*Very Minor Spoilers About Captain America: The Winter Soldier Ahead*
One of my favorite clients from a previous career was a man named Jack. As older people tend to do their banking inside of branches instead of online or through mobile apps, Jack would come in with his checks from the VA a few times a month, usually in a full suit with hand-picked flowers for some of his “favorite gals”, which was all of the women in the branch. I was lucky enough to handle his finances, and in those moments we were able to get to know about each other’s life experiences. At the time, my best friend was an Army Ranger and I was training to become a commissioned officer, so his insight was invaluable whenever I could receive it.
Jack was part of the 4th Infantry Division, and he was “darn proud” to be a Fighting Ivy. Physically, you would never have been able to tell that this was one of the bravest men of his generation, storming Utah Beach with a few months of training and an unrelenting belief in his country. I had a Captain America statue on my desk, and he absolutely got a kick out of that; I told him that I consider myself his Bucky, and from then on we were fast friends. My favorite piece of advice that he gave me is something that he learned that day. “When you’re out there it’s okay to be afraid,” he would say as we shared burnt tea and subpar bank coffee at my desk. “But when you’re here at home, never let it find you at your address.”
He passed away about a year after that: he loved baseball, and on one of visits slipped and fell down the stairs at an Angels game. The internal bleeding was too much for his body, and a few days later I said goodbye to him at a small service in Newport Beach, before he was sent to Arlington to be laid to rest with his brothers. He was an infinitely inspiring man, who always had time to shoot the breeze with you.
Last night, while watching Captain America: The Winter Soldier, I suddenly remembered that quote he used to say to me. This was a film that I was going to enjoy unadulterated, regardless of content or compromise, but for the sake of keeping impartial, I will be starting with its shortfalls.
There was just one point that I didn’t really appreciate from the film: at times the pacing and story structure felt very abrupt, and I wished that the Russo brothers, Markus, and McFeely would have taken a little bit more time with some of the plot points. I will be the first to tell you that my view of Captain America as a whole is extremely biased in the positive spectrum, so I understand that “the movie wasn’t long enough” doesn’t really sound like an actual problem. Please bear with me here; I feel like I have a legitimate point.

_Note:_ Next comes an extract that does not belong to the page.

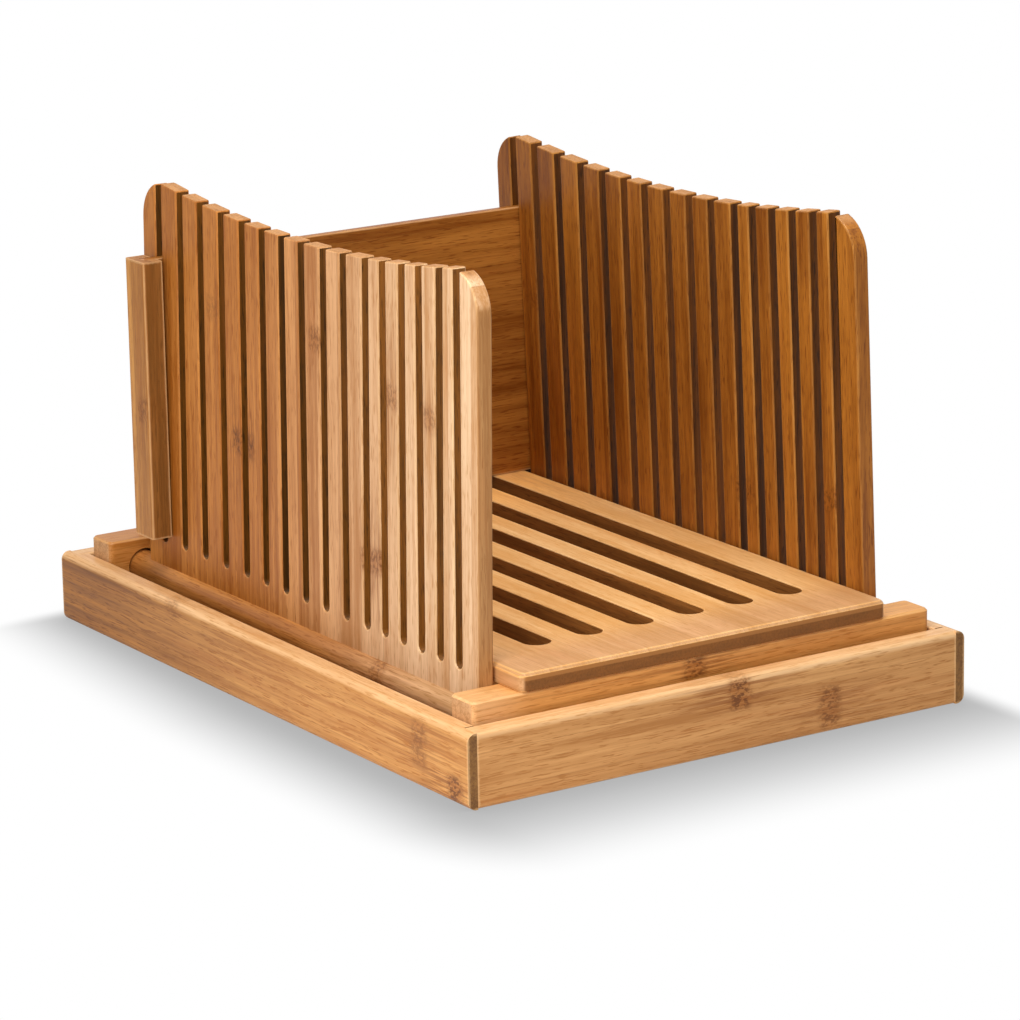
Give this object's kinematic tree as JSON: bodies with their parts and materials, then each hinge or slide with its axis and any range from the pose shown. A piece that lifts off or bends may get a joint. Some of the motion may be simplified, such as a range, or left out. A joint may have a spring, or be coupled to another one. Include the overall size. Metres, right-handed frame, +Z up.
{
  "type": "bread slicer guide",
  "caption": "Wooden guide for slicing a loaf: slotted board between two slotted walls on hinge rods, a lift-out back board, and a tray under it for crumbs.",
  "frame": {"origin": "middle of the crumb tray's footprint, on the surface it stands on", "axes": "+Z up, +Y to the back board, +X to the right wall"},
  "size_m": [0.27, 0.37, 0.2262],
  "materials": {
    "bamboo": "oiled bamboo, honey brown",
    "bamboo_dark": "oiled bamboo, darker",
    "bamboo_light": "oiled bamboo, pale top",
    "steel": "plain screw steel"
  },
  "bodies": {
    "tray": {"tray_left_side": "bamboo", "tray_right_side": "bamboo", "tray_front_end": "bamboo", "tray_rear_end": "bamboo", "tray_floor": "bamboo"},
    "frame": {"front_rail": "bamboo", "back_rail": "bamboo", "bread_board": "bamboo_light", "frame_screws": "steel"},
    "left_wall": {"left_wall": "bamboo_dark", "left_hinge_rod": "bamboo"},
    "right_wall": {"right_wall": "bamboo_dark", "right_hinge_rod": "bamboo"},
    "back_board": {"back_board": "bamboo_dark", "left_post": "bamboo", "right_post": "bamboo"}
  },
  "joints": [
    {"name": "frame_lift", "type": "slide", "parent": "tray", "child": "frame", "axis": [0, 0, 1], "range_m": [0, 0.06]},
    {"name": "left_wall_lean", "type": "hinge", "parent": "frame", "child": "left_wall", "pos_m": [-0.1053, 0, 0.029], "axis": [0, 1, 0], "range_deg": [-1.1, 2.5]},
    {"name": "right_wall_lean", "type": "hinge", "parent": "frame", "child": "right_wall", "pos_m": [0.1053, 0, 0.029], "axis": [0, -1, 0], "range_deg": [-2, 1.6]},
    {"name": "back_board_lift", "type": "slide", "parent": "frame", "child": "back_board", "axis": [0, 0, 1], "range_m": [0, 0.17]}
  ]
}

Take, for example, the lead-up to finding out what type of military background Sam Wilson has. The audience meets him twice in the film before this point: first, in a chance meeting on a run in the opening scene, and second, in the PTSD support group that he runs. He goes from random soldier to highly trained aerial ace in just a few lines, and Cap is willing to trust him. You know, despite the fact that he is explicitly told to not trust anyone, on top of finding out that there were strategically placed people in his life without his knowledge. One of the ideas of a Marvel movie that I love the most is that I can get lost in its storytelling, and a few of these abrupt segues really took me out of the atmosphere.

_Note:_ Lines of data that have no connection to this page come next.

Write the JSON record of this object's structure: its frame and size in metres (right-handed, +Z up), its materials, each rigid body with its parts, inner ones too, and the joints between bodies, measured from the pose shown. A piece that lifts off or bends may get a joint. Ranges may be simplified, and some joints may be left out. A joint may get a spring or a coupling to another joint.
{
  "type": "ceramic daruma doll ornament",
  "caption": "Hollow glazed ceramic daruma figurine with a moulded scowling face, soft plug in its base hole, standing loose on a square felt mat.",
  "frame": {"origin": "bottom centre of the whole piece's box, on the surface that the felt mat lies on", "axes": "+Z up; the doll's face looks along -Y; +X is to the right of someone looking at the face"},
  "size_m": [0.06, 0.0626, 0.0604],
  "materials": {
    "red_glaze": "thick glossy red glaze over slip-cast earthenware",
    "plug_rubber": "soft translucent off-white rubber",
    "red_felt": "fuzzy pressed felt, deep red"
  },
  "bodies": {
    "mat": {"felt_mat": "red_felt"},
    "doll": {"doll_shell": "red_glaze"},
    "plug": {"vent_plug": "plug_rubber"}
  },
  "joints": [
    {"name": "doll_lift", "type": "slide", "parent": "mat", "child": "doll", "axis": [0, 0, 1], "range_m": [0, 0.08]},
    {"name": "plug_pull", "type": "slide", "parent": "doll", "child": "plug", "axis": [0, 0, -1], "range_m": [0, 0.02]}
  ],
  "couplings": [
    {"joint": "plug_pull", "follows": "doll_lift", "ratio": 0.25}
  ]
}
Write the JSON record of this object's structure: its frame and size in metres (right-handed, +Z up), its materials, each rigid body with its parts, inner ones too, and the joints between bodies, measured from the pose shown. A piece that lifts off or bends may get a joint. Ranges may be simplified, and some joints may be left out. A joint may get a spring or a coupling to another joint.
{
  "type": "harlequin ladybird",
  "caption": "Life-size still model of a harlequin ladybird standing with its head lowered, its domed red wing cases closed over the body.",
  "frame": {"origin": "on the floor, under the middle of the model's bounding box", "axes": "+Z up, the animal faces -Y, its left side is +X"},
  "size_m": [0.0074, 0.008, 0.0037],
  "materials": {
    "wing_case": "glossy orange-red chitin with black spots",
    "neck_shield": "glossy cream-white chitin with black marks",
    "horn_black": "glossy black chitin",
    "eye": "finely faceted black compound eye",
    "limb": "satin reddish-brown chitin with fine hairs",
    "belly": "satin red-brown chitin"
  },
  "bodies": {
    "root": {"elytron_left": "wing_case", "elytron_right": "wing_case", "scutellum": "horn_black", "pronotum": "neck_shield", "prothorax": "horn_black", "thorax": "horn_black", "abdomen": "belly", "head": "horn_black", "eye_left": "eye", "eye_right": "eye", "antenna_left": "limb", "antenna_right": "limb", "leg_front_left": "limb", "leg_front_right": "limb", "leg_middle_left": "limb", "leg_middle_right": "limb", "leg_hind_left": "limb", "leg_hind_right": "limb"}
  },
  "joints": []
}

Once again though, they portray characters’ personalities in the realm of Captain America in a way that comics fans will really enjoy. Black Widow is constantly sassy and appropriately off-topic, while always having a mysterious quality that draws your attention. The Falcon always feels like someone who genuinely wants to help, and though he speaks very rarely, most of the time it’s to great comedic effect. What I’m most excited about as a comics fan though, is the earnest portrayal of Captain America. Every line on-screen turns me into a screaming fanboy, because he constantly portrays the best values of the generation: unfailing courtesy, a reluctance to violence, and a belief in the best of people. Chris Evans’s portrayal of one of the most iconic characters in fiction is something to admire, and it’s apparent that he takes the role very seriously.

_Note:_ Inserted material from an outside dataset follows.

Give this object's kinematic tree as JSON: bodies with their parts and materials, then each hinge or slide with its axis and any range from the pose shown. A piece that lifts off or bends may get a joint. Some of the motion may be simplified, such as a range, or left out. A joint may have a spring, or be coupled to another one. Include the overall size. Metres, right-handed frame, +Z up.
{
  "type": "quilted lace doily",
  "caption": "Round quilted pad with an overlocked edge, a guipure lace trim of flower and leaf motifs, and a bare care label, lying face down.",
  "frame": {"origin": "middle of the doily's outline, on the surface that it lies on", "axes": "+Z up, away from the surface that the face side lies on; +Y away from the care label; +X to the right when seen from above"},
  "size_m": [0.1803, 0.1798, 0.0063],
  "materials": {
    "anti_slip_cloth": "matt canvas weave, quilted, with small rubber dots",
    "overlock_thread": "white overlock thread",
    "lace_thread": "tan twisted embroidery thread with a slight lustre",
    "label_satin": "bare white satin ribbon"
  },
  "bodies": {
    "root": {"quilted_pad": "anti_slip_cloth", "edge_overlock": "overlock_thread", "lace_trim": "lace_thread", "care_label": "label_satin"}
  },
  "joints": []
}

I was pleasantly surprised by the fight coordination and choreography this time around. Chris Carnel has credited work in many popular movies, while James Young has a smaller body of work being connected to movies like Limitless, but both men were heavily focused on detailed and precise movement that represented devastation and art. The best examples of this are in the augmented fighting styles of Captain America and the Winter Soldier. Knife manipulations that the Winter Soldier uses is his signature in the film: it is in no way close to the sheer brutality that we’ve seen in The Raid: Redemption, but it has an elegance and skill that is fun to watch. The inclusion of Captain America’s shield in each melee blow felt extremely organic, and never felt cumbersome or out of place. Carnel and Young never made these items feel like mere prop pieces; they were always the extensions of the person themselves, while never being ridiculous or over the top in its execution.
Captain America: The Winter Soldier is a fun-filled and action-packed film that, let’s face it, you’re going to see if you’re reading this. It portrays fears in a way that is relatable to all of us: not knowing what your place is in the world, the lengths you would go to make people feel safe, and your past catching up to you are all basic plot points we’ve heard before, but here they all intertwine to make a worthwhile movie experience. This is a great contribution to Phase 2 of the Marvel movies, and I hope this is a strong indication of what’s to come.
Also, I can absolutely promise you that Jack would have enjoyed the movie, especially the parts with Scarlett Johansson. He would definitely have had a few hand-picked flowers for her.